Questions to Ask Before You Agree to Any IVF Add-On
On the SART podcast, Dr. Hill walked through the questions every patient should bring with them. They’re worth borrowing word for word.
- Does this add-on actually improve my chances of a baby? How good is the evidence?
- What are the risks, including financial risk and the risk of delay?
- How much will it cost me, including any follow-on cycles it might require?
- What are the alternatives if I don’t do it?
- How does this clinic specifically perform with this add-on, and what is your internal data?
A clinic that gives you direct, confident answers to those questions is a clinic that respects your intelligence. A clinic that gets evasive, or that only mentions a costly add-on if you bring it up first, is telling you something.
The Bottom Line
At the end of the day, what patients want from IVF is not a longer invoice. It is a baby. My job, and the job of the entire Pozitivf team, is to use what works, skip what doesn’t, and be honest with every patient about the difference.

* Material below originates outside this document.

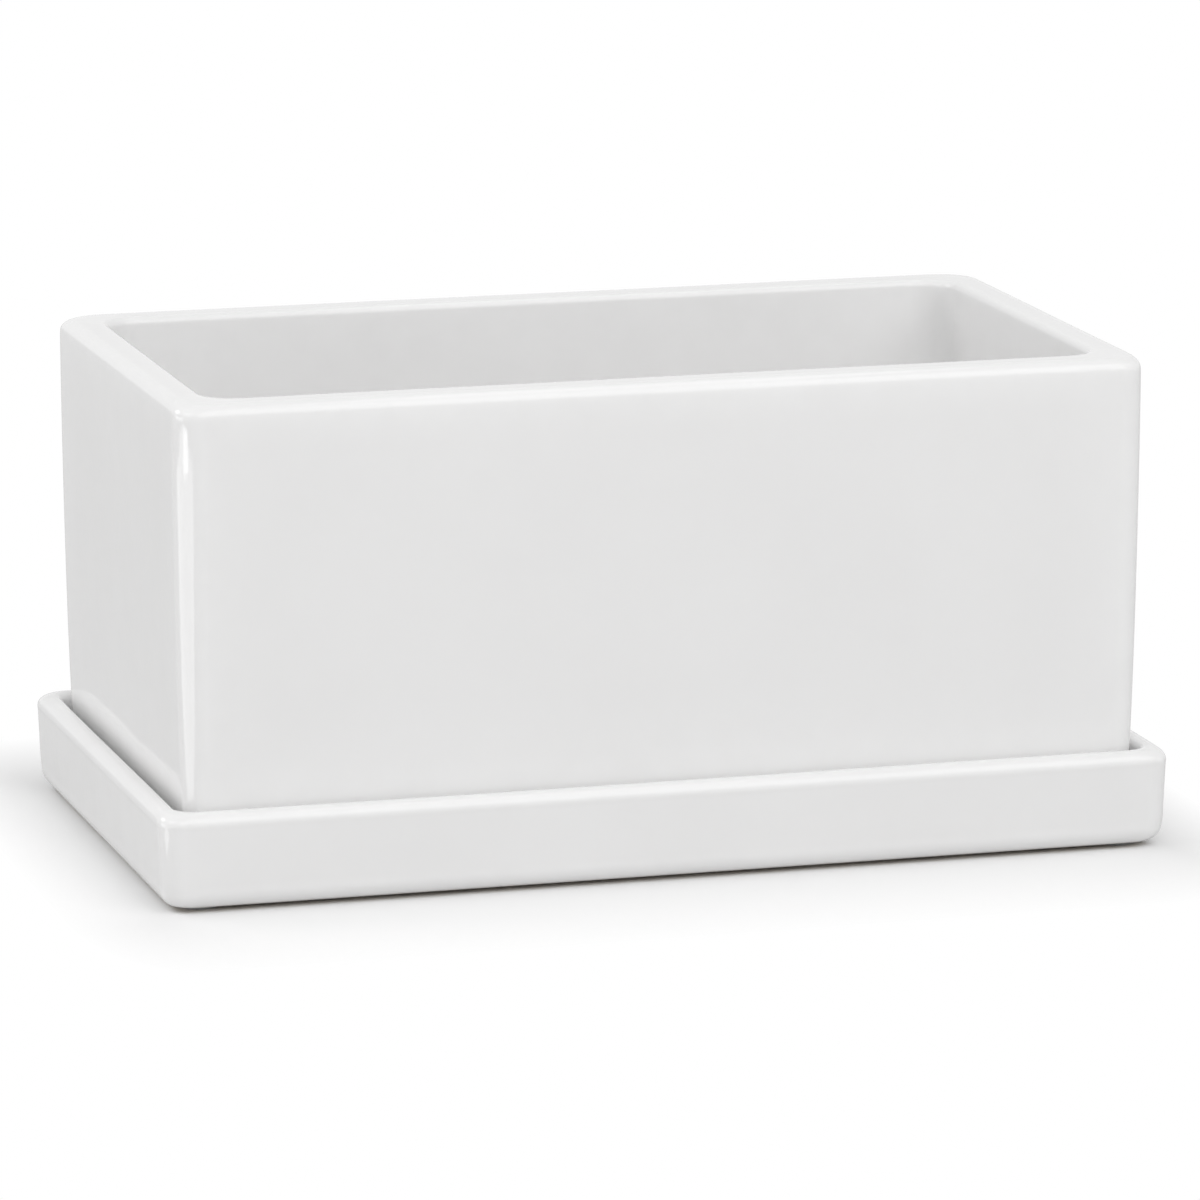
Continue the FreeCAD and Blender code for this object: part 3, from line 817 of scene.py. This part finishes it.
# %% Build the nets
NET_MESHES = 6
NET_PITCH = 5.0
NET_BAR = 1.2
NET_CURL = 0.7  # mm that the corners lift
NET_KNOT = 0.12  # mm that the top stands above the bars' own thickness
NET_WAVE = 15.0  # mm from one high place along the edge to the next


def net_lines():
    """Both edges of every bar, in mm from the net's middle."""
    middles = [(k - NET_MESHES / 2) * NET_PITCH for k in range(NET_MESHES + 1)]
    return [middle + side * NET_BAR / 2 for middle in middles for side in (-1, 1)]


def make_net(position, seed):
    """A square of moulded net, lying where the CAD model's flat one lies."""
    node = f"drain_screen_{position}"
    low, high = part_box(node)
    middle = (low + high) / 2
    lines = net_lines()
    last = len(lines) - 1
    bm = bmesh.new()

    def level(i, j, top):
        reach = (lines[i] ** 2 + lines[j] ** 2) / (2 * lines[-1] ** 2)
        wave = 0.5 + noise.noise(Vector((lines[i] / NET_WAVE, lines[j] / NET_WAVE, seed)))
        return low.z + (NET_CURL * reach * reach * wave + top * (NET_BAR + NET_KNOT)) * MM

    verts = {(i, j, top): bm.verts.new((middle.x + lines[i] * MM, middle.y + lines[j] * MM,
                                        level(i, j, top)))
             for i in range(last + 1) for j in range(last + 1) for top in (0, 1)}
    solid = {(i, j) for i in range(last) for j in range(last) if i % 2 == 0 or j % 2 == 0}
    for i, j in sorted(solid):
        corners = [(i, j), (i + 1, j), (i + 1, j + 1), (i, j + 1)]
        bm.faces.new([verts[(*c, 1)] for c in corners])
        bm.faces.new([verts[(*c, 0)] for c in reversed(corners)])
        for side, step in enumerate(((0, -1), (1, 0), (0, 1), (-1, 0))):
            if (i + step[0], j + step[1]) not in solid:
                a, b = corners[side], corners[(side + 1) % 4]
                bm.faces.new([verts[(*a, 0)], verts[(*b, 0)], verts[(*b, 1)], verts[(*a, 1)]])
    finish_piece(bm, f"drain_net_{position}", net_plastic, node, node)


for k, position in enumerate(("left", "centre", "right")):
    make_net(position, seed=2.3 * k)

# %% [markdown]
# ## Soft pads under the tray
# Four small discs of clear-grey silicone keep the clay off the windowsill. A disc from a cylinder
# has a knife edge that no moulded pad has. Its half profile is drawn instead, from the middle out
# and up, and carried round in steps, as on a lathe.


# %% The pads' finish
SILICONE_DARK = (0.42, 0.43, 0.44, 1)
SILICONE_LIGHT = (0.60, 0.61, 0.62, 1)
SILICONE_ROUGHNESS = (0.42, 0.60)


def make_silicone():
    """Soft grey silicone, satin and a little cloudy."""
    finish = bpy.data.materials.new("grey_silicone")
    tree = empty_tree(finish)
    here = add_node(tree, "TexCoord").outputs["Object"]
    cloudy = add_node(tree, "TexNoise", Vector=here, Scale=noise_scale(2.5), Detail=2.0)
    dust = add_node(tree, "TexNoise", Vector=here, Scale=noise_scale(0.25), Detail=2.0)
    colour = add_node(tree, "Mix", {"data_type": "RGBA"}, in0=cloudy.outputs["Fac"],
                      in6=SILICONE_DARK, in7=SILICONE_LIGHT)
    rough = add_node(tree, "MapRange", Value=dust.outputs["Fac"], From_Min=0.3, From_Max=0.7,
                     To_Min=SILICONE_ROUGHNESS[0], To_Max=SILICONE_ROUGHNESS[1])
    bump = add_node(tree, "Bump", Height=dust.outputs["Fac"], Strength=0.2, Distance=0.00003)
    shader = add_node(tree, "BsdfPrincipled", Base_Color=colour.outputs[2],
                      Roughness=rough.outputs[0], IOR=1.41, Normal=bump.outputs[0])
    add_node(tree, "OutputMaterial", Surface=shader.outputs[0])
    return finish


silicone = make_silicone()
print("pad finish", silicone.name)

# %% Build the pads
PAD_STEPS = 32
PAD_PROFILE = [(3.0, 0.0), (4.3, 0.0), (4.75, 0.06), (4.95, 0.28), (4.97, 0.6), (4.85, 0.9),
               (4.7, 1.0), (3.0, 1.0)]  # radius and height in mm


def make_pad(side, end):
    """A round pad, with a flat face above and below and a soft edge."""
    node = f"tray_pad_{side}_{end}"
    low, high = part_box(node)
    middle = (low + high) / 2
    bm = bmesh.new()
    turns = [2 * math.pi * k / PAD_STEPS for k in range(PAD_STEPS)]
    rings = [[bm.verts.new((middle.x + r * math.cos(t) * MM, middle.y + r * math.sin(t) * MM,
                            low.z + z * MM)) for t in turns] for r, z in PAD_PROFILE]
    for lower, upper in zip(rings, rings[1:]):
        for k in range(PAD_STEPS):
            after = (k + 1) % PAD_STEPS
            bm.faces.new((lower[k], lower[after], upper[after], upper[k]))
    for ring in (rings[0], rings[-1]):
        hub = bm.verts.new((middle.x, middle.y, ring[0].co.z))
        for k in range(PAD_STEPS):
            bm.faces.new((ring[k], ring[(k + 1) % PAD_STEPS], hub))
    finish_piece(bm, f"silicone_pad_{side}_{end}", silicone, "tray", node, rounds=1)


for side in ("front", "back"):
    for end in ("left", "right"):
        make_pad(side, end)

# %% [markdown]
# ## The view
# A dressed piece must not outgrow the CAD model, because the next person plans a shelf or a
# windowsill by that. The last line sets the Standard view transform.

# %% Set the view transform
bpy.context.scene.view_settings.view_transform = "Standard"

If you’re weighing IVF options in Houston or San Antonio and want a second opinion on the add-ons you’ve been offered somewhere else, bring the quote. I will walk through it with you line by line.

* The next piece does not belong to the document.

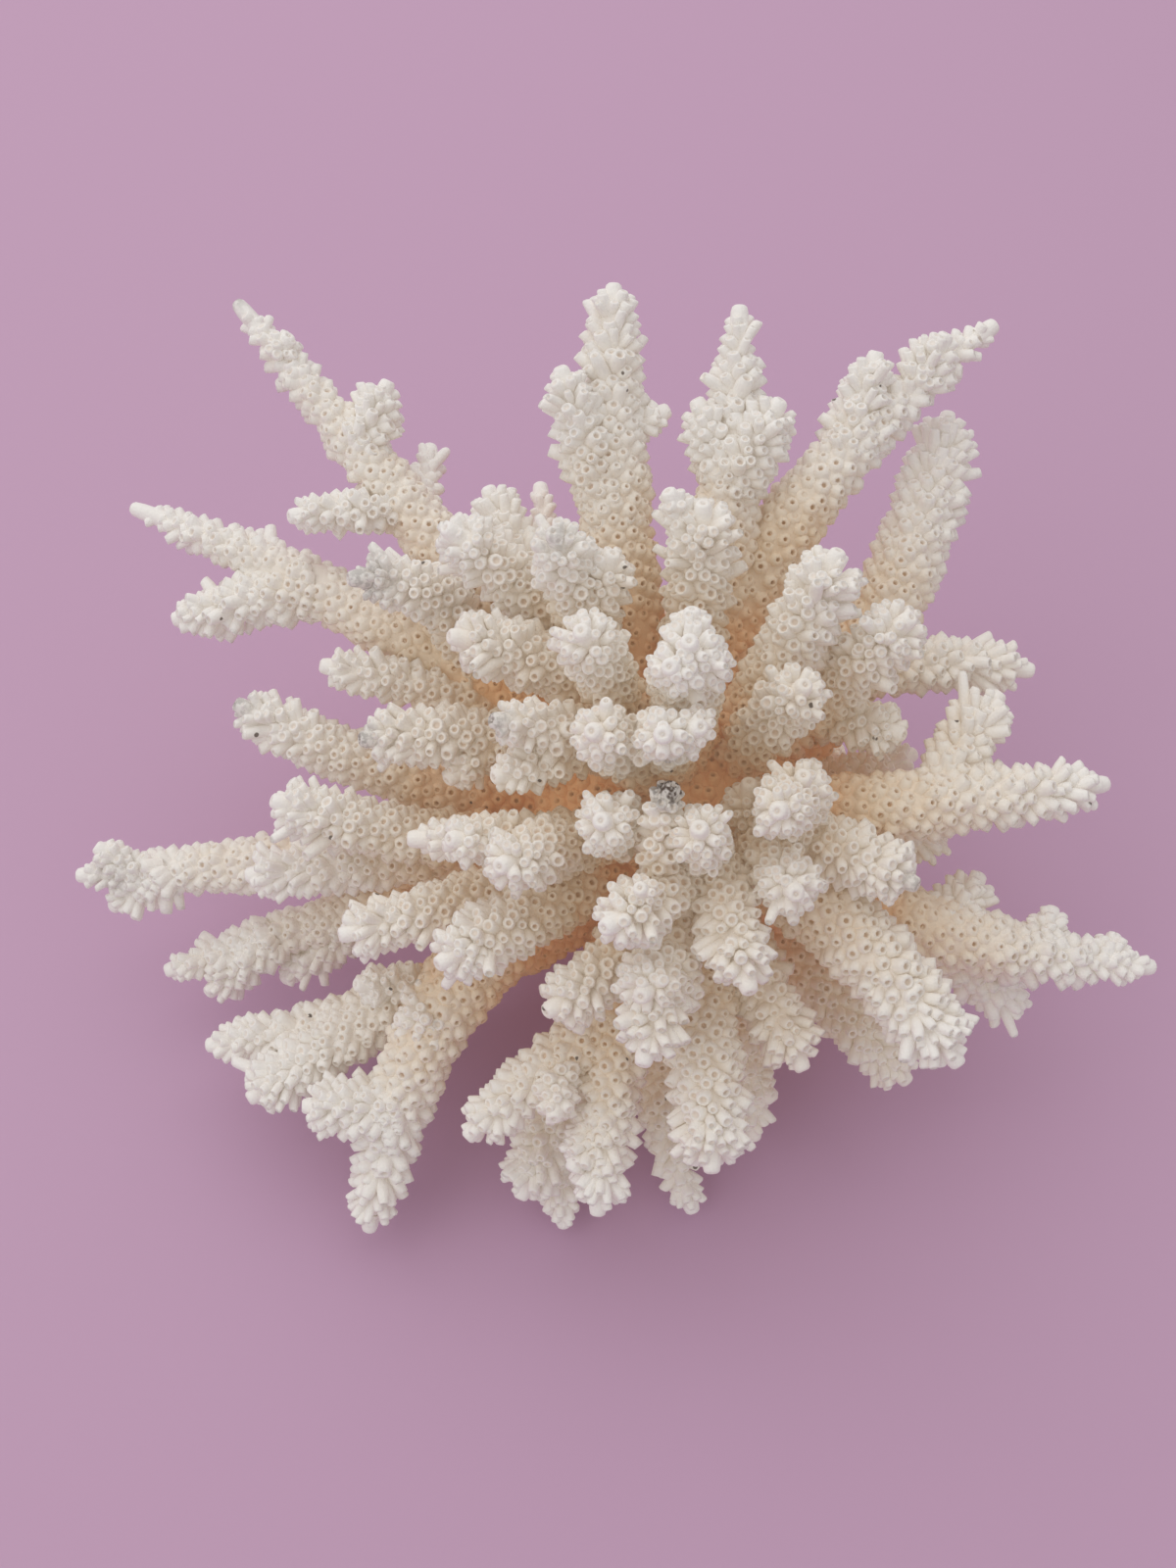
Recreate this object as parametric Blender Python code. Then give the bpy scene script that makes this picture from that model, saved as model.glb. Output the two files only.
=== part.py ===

Book a Free Consultation with Pozitivf Fertility
IVF Add-Ons: Frequently Asked Questions
- What are IVF add-ons?
IVF add-ons are extra tests, procedures, or technology fees layered onto a standard IVF cycle. Common examples include the ERA test, assisted hatching, time-lapse embryo imaging, routine PGT-A on every patient, and the newer polygenic embryo screening (PGT-P).
- Do IVF add-ons actually improve success rates?
For most patients, no. As the outgoing SART president explained on a recent SART podcast, by definition an add-on means we don’t have evidence for it. If we did, it would be standard treatment, not an add-on.
- What about polygenic embryo screening (PGT-P)?
The 2026 ASRM Ethics Committee opinion calls PGT-P a nascent and unproven technology that is not recommended for clinical use at this time. The American College of Medical Genetics and Genomics agrees.
- Why doesn’t Pozitivf Fertility charge for these add-ons?
Pozitivf uses evidence-based protocols. If an add-on doesn’t have strong research behind it, we don’t charge patients for it. Our goal is to help families build a baby, not a longer invoice.
- Is cheaper IVF the same as lower-quality IVF?
No. Pozitivf is a different model from a traditional fertility clinic, not a discounted one. We’re streamlined, self-pay, and focused on the protocols with the best evidence. That is why our pricing is transparent and lower, without sacrificing medical quality.